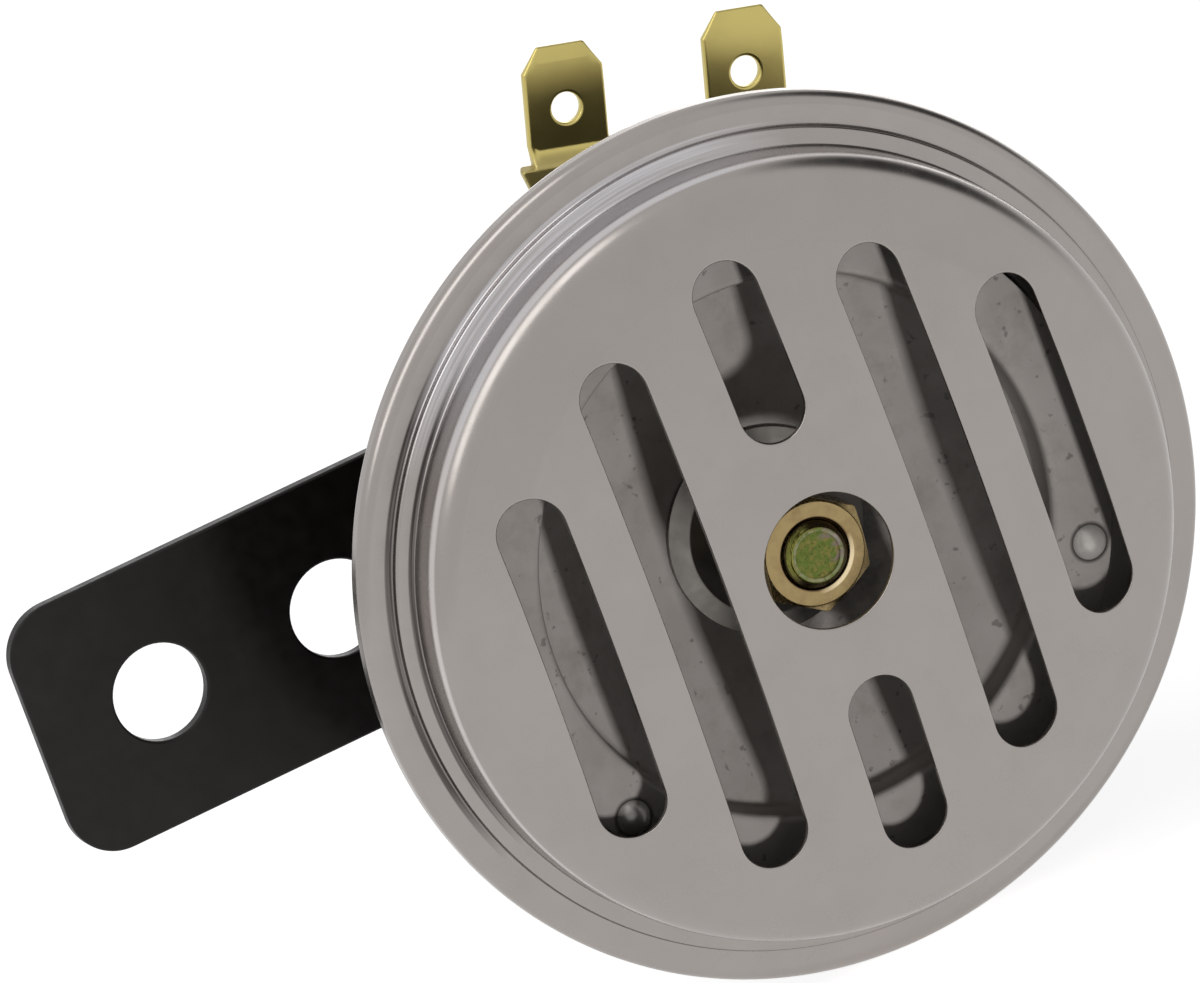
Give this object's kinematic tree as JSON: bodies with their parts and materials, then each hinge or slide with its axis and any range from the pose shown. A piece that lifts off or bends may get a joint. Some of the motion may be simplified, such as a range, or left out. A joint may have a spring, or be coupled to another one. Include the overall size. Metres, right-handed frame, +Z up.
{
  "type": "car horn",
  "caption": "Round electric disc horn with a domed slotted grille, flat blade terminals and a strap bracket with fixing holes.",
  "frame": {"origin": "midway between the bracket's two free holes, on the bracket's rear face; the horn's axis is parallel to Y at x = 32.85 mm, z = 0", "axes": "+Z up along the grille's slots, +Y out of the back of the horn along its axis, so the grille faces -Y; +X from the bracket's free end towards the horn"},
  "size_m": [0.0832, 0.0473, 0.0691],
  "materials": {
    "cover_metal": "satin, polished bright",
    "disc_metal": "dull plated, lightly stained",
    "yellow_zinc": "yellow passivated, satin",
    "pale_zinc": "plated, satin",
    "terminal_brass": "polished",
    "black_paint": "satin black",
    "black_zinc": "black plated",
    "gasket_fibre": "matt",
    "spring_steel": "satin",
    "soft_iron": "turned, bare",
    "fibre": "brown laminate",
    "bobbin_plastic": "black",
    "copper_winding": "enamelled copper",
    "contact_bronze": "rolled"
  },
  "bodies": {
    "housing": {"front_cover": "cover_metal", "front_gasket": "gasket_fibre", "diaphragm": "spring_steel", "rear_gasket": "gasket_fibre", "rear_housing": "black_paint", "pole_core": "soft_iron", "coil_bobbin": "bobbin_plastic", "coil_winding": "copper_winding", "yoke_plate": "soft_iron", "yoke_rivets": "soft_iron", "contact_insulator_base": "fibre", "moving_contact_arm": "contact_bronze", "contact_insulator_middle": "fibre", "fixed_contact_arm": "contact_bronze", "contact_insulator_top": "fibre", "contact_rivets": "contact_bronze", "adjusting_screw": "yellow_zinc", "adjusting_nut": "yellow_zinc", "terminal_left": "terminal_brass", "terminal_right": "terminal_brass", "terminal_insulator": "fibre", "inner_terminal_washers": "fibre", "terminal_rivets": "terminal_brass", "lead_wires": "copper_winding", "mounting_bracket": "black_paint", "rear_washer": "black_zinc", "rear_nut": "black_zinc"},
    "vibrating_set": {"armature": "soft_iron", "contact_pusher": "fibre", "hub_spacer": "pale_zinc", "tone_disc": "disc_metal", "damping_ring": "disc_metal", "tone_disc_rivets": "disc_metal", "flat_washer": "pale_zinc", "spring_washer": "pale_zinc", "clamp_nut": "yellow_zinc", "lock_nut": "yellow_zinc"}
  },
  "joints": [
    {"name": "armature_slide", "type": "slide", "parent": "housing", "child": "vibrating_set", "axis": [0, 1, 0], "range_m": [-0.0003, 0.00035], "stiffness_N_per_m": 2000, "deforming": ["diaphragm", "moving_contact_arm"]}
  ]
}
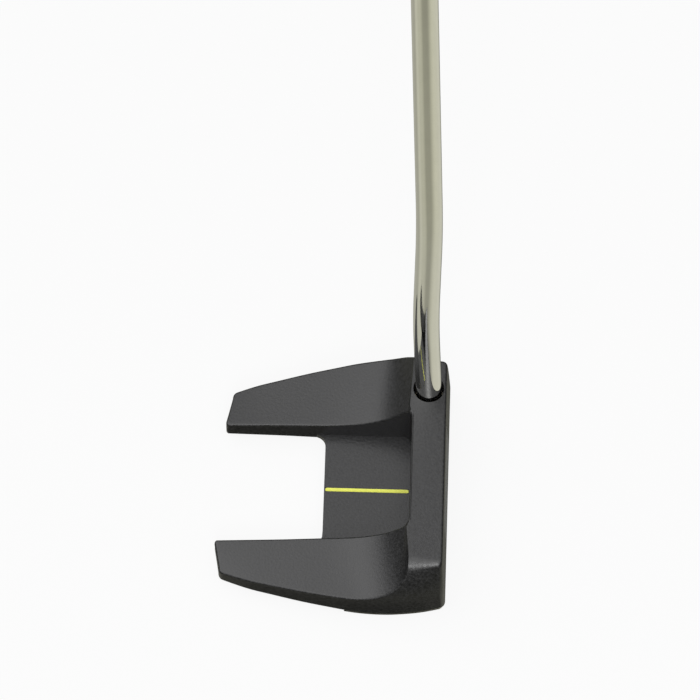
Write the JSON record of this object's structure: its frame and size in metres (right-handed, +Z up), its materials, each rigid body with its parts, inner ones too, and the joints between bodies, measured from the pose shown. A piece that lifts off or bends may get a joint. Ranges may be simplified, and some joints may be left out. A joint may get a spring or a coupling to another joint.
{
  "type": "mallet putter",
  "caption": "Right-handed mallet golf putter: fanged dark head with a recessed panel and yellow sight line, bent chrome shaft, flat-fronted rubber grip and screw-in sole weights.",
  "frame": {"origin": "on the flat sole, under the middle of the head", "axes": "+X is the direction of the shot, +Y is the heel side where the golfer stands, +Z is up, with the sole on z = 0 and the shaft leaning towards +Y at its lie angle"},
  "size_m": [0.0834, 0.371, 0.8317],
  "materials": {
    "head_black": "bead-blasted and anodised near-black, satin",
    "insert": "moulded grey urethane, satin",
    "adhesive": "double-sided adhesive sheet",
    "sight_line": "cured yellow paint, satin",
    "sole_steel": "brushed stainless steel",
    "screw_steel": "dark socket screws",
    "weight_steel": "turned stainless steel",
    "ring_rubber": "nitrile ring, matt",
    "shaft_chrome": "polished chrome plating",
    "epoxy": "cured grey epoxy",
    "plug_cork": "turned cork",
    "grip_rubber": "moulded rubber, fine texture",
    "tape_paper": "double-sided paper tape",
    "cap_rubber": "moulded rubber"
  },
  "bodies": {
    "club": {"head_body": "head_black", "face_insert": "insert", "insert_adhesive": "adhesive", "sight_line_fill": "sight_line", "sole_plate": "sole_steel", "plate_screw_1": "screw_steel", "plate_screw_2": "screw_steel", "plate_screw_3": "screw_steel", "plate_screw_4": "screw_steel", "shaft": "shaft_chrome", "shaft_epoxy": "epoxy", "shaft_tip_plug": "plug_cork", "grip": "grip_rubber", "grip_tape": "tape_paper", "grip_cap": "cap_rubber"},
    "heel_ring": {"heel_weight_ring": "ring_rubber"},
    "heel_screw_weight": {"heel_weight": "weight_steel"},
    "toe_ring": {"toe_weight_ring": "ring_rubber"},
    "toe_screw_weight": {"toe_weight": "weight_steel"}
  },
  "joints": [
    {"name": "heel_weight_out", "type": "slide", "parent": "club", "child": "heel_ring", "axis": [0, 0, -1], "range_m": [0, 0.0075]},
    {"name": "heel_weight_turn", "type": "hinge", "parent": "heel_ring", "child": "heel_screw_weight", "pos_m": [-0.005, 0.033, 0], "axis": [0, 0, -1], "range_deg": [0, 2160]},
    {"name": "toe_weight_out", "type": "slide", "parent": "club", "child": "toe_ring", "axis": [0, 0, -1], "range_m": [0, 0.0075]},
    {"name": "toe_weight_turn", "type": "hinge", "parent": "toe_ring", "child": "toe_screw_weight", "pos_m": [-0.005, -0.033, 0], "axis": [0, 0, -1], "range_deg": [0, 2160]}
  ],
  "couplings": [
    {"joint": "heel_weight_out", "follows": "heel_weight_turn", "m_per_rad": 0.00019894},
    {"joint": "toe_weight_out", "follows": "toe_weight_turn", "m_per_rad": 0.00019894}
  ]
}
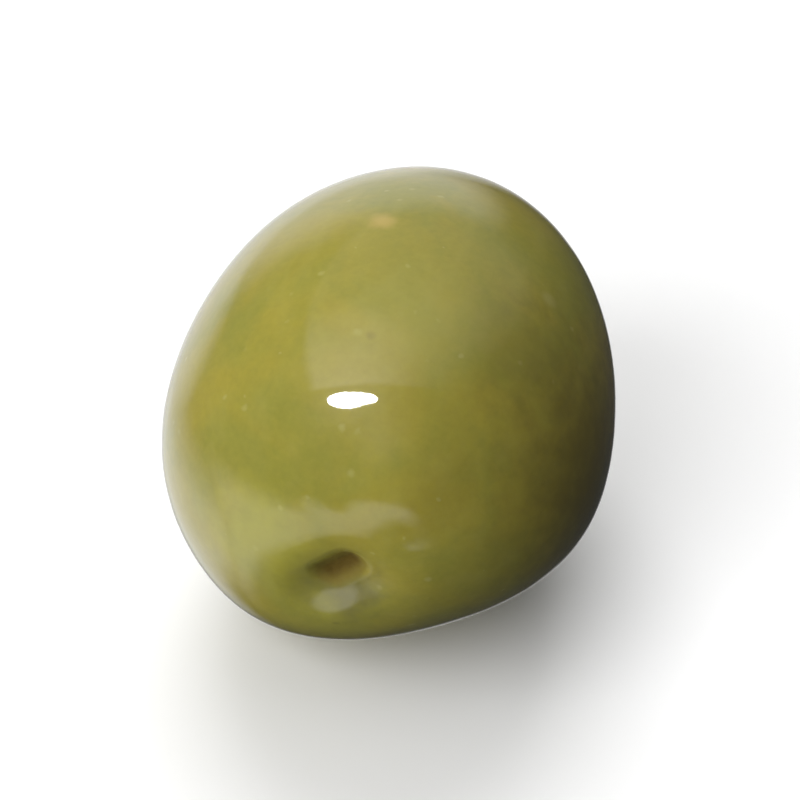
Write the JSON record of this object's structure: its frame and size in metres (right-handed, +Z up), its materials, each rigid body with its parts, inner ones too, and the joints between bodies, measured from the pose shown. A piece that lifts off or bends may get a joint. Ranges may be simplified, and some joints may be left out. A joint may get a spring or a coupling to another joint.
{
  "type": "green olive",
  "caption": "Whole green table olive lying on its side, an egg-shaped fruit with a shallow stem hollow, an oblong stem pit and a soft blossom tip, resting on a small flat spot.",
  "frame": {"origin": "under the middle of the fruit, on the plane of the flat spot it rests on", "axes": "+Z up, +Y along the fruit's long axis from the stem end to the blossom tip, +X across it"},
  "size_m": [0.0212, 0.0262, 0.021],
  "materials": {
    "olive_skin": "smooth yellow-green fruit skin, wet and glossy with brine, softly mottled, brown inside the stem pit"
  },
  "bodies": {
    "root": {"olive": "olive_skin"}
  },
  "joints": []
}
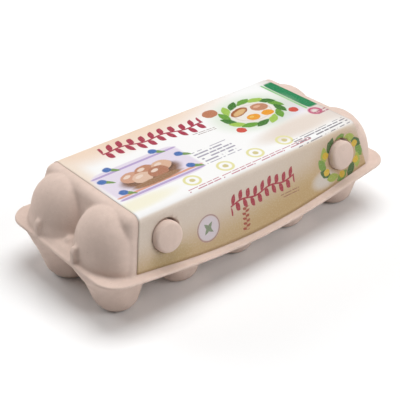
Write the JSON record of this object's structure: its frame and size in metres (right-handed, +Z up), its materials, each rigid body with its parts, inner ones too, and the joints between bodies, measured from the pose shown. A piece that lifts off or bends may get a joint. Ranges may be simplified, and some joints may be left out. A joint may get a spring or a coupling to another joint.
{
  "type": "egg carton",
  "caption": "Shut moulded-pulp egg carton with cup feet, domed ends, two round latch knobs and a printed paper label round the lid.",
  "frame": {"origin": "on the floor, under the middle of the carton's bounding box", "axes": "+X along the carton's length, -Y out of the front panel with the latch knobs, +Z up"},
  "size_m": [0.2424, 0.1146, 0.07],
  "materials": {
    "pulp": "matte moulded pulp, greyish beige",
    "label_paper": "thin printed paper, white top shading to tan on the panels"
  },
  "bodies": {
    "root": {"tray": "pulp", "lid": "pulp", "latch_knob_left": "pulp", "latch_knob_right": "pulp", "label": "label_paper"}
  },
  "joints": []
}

———

**PROBLEM TO WORK ON:**
Make an exact copy of the data above.

**ANSWER TO THIS PROBLEM:**
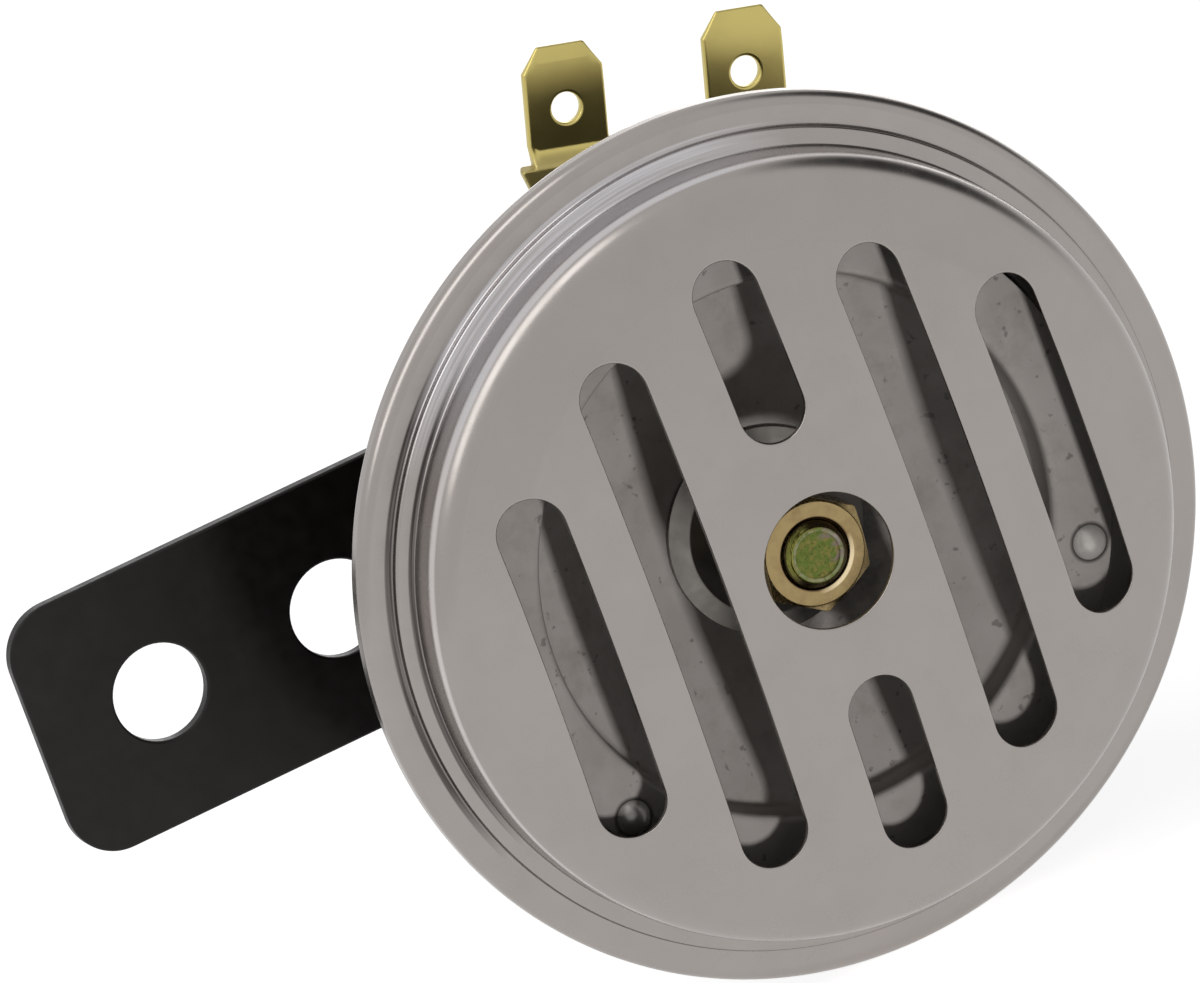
Give this object's kinematic tree as JSON: bodies with their parts and materials, then each hinge or slide with its axis and any range from the pose shown. A piece that lifts off or bends may get a joint. Some of the motion may be simplified, such as a range, or left out. A joint may have a spring, or be coupled to another one. Include the overall size. Metres, right-handed frame, +Z up.
{
  "type": "car horn",
  "caption": "Round electric disc horn with a domed slotted grille, flat blade terminals and a strap bracket with fixing holes.",
  "frame": {"origin": "midway between the bracket's two free holes, on the bracket's rear face; the horn's axis is parallel to Y at x = 32.85 mm, z = 0", "axes": "+Z up along the grille's slots, +Y out of the back of the horn along its axis, so the grille faces -Y; +X from the bracket's free end towards the horn"},
  "size_m": [0.0832, 0.0473, 0.0691],
  "materials": {
    "cover_metal": "satin, polished bright",
    "disc_metal": "dull plated, lightly stained",
    "yellow_zinc": "yellow passivated, satin",
    "pale_zinc": "plated, satin",
    "terminal_brass": "polished",
    "black_paint": "satin black",
    "black_zinc": "black plated",
    "gasket_fibre": "matt",
    "spring_steel": "satin",
    "soft_iron": "turned, bare",
    "fibre": "brown laminate",
    "bobbin_plastic": "black",
    "copper_winding": "enamelled copper",
    "contact_bronze": "rolled"
  },
  "bodies": {
    "housing": {"front_cover": "cover_metal", "front_gasket": "gasket_fibre", "diaphragm": "spring_steel", "rear_gasket": "gasket_fibre", "rear_housing": "black_paint", "pole_core": "soft_iron", "coil_bobbin": "bobbin_plastic", "coil_winding": "copper_winding", "yoke_plate": "soft_iron", "yoke_rivets": "soft_iron", "contact_insulator_base": "fibre", "moving_contact_arm": "contact_bronze", "contact_insulator_middle": "fibre", "fixed_contact_arm": "contact_bronze", "contact_insulator_top": "fibre", "contact_rivets": "contact_bronze", "adjusting_screw": "yellow_zinc", "adjusting_nut": "yellow_zinc", "terminal_left": "terminal_brass", "terminal_right": "terminal_brass", "terminal_insulator": "fibre", "inner_terminal_washers": "fibre", "terminal_rivets": "terminal_brass", "lead_wires": "copper_winding", "mounting_bracket": "black_paint", "rear_washer": "black_zinc", "rear_nut": "black_zinc"},
    "vibrating_set": {"armature": "soft_iron", "contact_pusher": "fibre", "hub_spacer": "pale_zinc", "tone_disc": "disc_metal", "damping_ring": "disc_metal", "tone_disc_rivets": "disc_metal", "flat_washer": "pale_zinc", "spring_washer": "pale_zinc", "clamp_nut": "yellow_zinc", "lock_nut": "yellow_zinc"}
  },
  "joints": [
    {"name": "armature_slide", "type": "slide", "parent": "housing", "child": "vibrating_set", "axis": [0, 1, 0], "range_m": [-0.0003, 0.00035], "stiffness_N_per_m": 2000, "deforming": ["diaphragm", "moving_contact_arm"]}
  ]
}
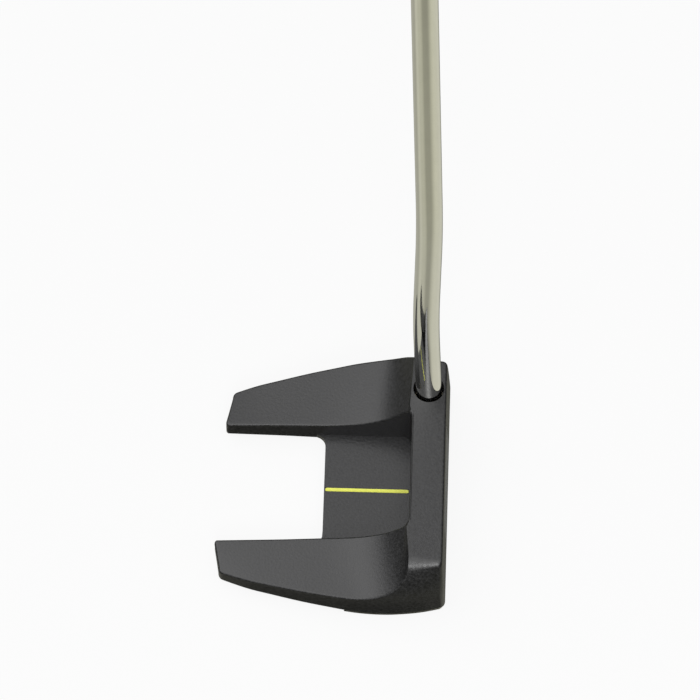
Write the JSON record of this object's structure: its frame and size in metres (right-handed, +Z up), its materials, each rigid body with its parts, inner ones too, and the joints between bodies, measured from the pose shown. A piece that lifts off or bends may get a joint. Ranges may be simplified, and some joints may be left out. A joint may get a spring or a coupling to another joint.
{
  "type": "mallet putter",
  "caption": "Right-handed mallet golf putter: fanged dark head with a recessed panel and yellow sight line, bent chrome shaft, flat-fronted rubber grip and screw-in sole weights.",
  "frame": {"origin": "on the flat sole, under the middle of the head", "axes": "+X is the direction of the shot, +Y is the heel side where the golfer stands, +Z is up, with the sole on z = 0 and the shaft leaning towards +Y at its lie angle"},
  "size_m": [0.0834, 0.371, 0.8317],
  "materials": {
    "head_black": "bead-blasted and anodised near-black, satin",
    "insert": "moulded grey urethane, satin",
    "adhesive": "double-sided adhesive sheet",
    "sight_line": "cured yellow paint, satin",
    "sole_steel": "brushed stainless steel",
    "screw_steel": "dark socket screws",
    "weight_steel": "turned stainless steel",
    "ring_rubber": "nitrile ring, matt",
    "shaft_chrome": "polished chrome plating",
    "epoxy": "cured grey epoxy",
    "plug_cork": "turned cork",
    "grip_rubber": "moulded rubber, fine texture",
    "tape_paper": "double-sided paper tape",
    "cap_rubber": "moulded rubber"
  },
  "bodies": {
    "club": {"head_body": "head_black", "face_insert": "insert", "insert_adhesive": "adhesive", "sight_line_fill": "sight_line", "sole_plate": "sole_steel", "plate_screw_1": "screw_steel", "plate_screw_2": "screw_steel", "plate_screw_3": "screw_steel", "plate_screw_4": "screw_steel", "shaft": "shaft_chrome", "shaft_epoxy": "epoxy", "shaft_tip_plug": "plug_cork", "grip": "grip_rubber", "grip_tape": "tape_paper", "grip_cap": "cap_rubber"},
    "heel_ring": {"heel_weight_ring": "ring_rubber"},
    "heel_screw_weight": {"heel_weight": "weight_steel"},
    "toe_ring": {"toe_weight_ring": "ring_rubber"},
    "toe_screw_weight": {"toe_weight": "weight_steel"}
  },
  "joints": [
    {"name": "heel_weight_out", "type": "slide", "parent": "club", "child": "heel_ring", "axis": [0, 0, -1], "range_m": [0, 0.0075]},
    {"name": "heel_weight_turn", "type": "hinge", "parent": "heel_ring", "child": "heel_screw_weight", "pos_m": [-0.005, 0.033, 0], "axis": [0, 0, -1], "range_deg": [0, 2160]},
    {"name": "toe_weight_out", "type": "slide", "parent": "club", "child": "toe_ring", "axis": [0, 0, -1], "range_m": [0, 0.0075]},
    {"name": "toe_weight_turn", "type": "hinge", "parent": "toe_ring", "child": "toe_screw_weight", "pos_m": [-0.005, -0.033, 0], "axis": [0, 0, -1], "range_deg": [0, 2160]}
  ],
  "couplings": [
    {"joint": "heel_weight_out", "follows": "heel_weight_turn", "m_per_rad": 0.00019894},
    {"joint": "toe_weight_out", "follows": "toe_weight_turn", "m_per_rad": 0.00019894}
  ]
}
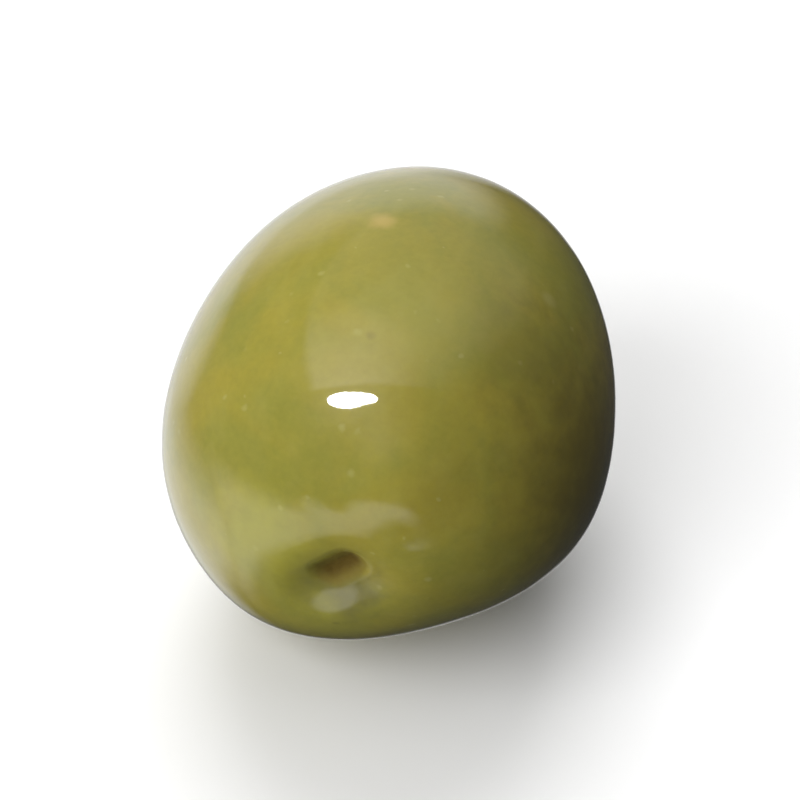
Write the JSON record of this object's structure: its frame and size in metres (right-handed, +Z up), its materials, each rigid body with its parts, inner ones too, and the joints between bodies, measured from the pose shown. A piece that lifts off or bends may get a joint. Ranges may be simplified, and some joints may be left out. A joint may get a spring or a coupling to another joint.
{
  "type": "green olive",
  "caption": "Whole green table olive lying on its side, an egg-shaped fruit with a shallow stem hollow, an oblong stem pit and a soft blossom tip, resting on a small flat spot.",
  "frame": {"origin": "under the middle of the fruit, on the plane of the flat spot it rests on", "axes": "+Z up, +Y along the fruit's long axis from the stem end to the blossom tip, +X across it"},
  "size_m": [0.0212, 0.0262, 0.021],
  "materials": {
    "olive_skin": "smooth yellow-green fruit skin, wet and glossy with brine, softly mottled, brown inside the stem pit"
  },
  "bodies": {
    "root": {"olive": "olive_skin"}
  },
  "joints": []
}
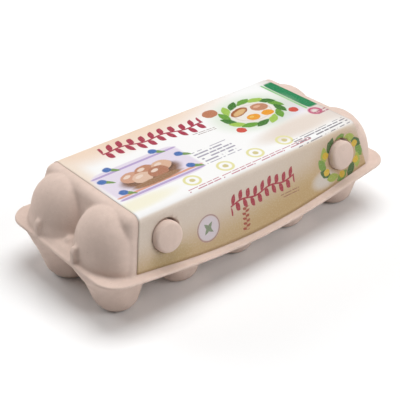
Write the JSON record of this object's structure: its frame and size in metres (right-handed, +Z up), its materials, each rigid body with its parts, inner ones too, and the joints between bodies, measured from the pose shown. A piece that lifts off or bends may get a joint. Ranges may be simplified, and some joints may be left out. A joint may get a spring or a coupling to another joint.
{
  "type": "egg carton",
  "caption": "Shut moulded-pulp egg carton with cup feet, domed ends, two round latch knobs and a printed paper label round the lid.",
  "frame": {"origin": "on the floor, under the middle of the carton's bounding box", "axes": "+X along the carton's length, -Y out of the front panel with the latch knobs, +Z up"},
  "size_m": [0.2424, 0.1146, 0.07],
  "materials": {
    "pulp": "matte moulded pulp, greyish beige",
    "label_paper": "thin printed paper, white top shading to tan on the panels"
  },
  "bodies": {
    "root": {"tray": "pulp", "lid": "pulp", "latch_knob_left": "pulp", "latch_knob_right": "pulp", "label": "label_paper"}
  },
  "joints": []
}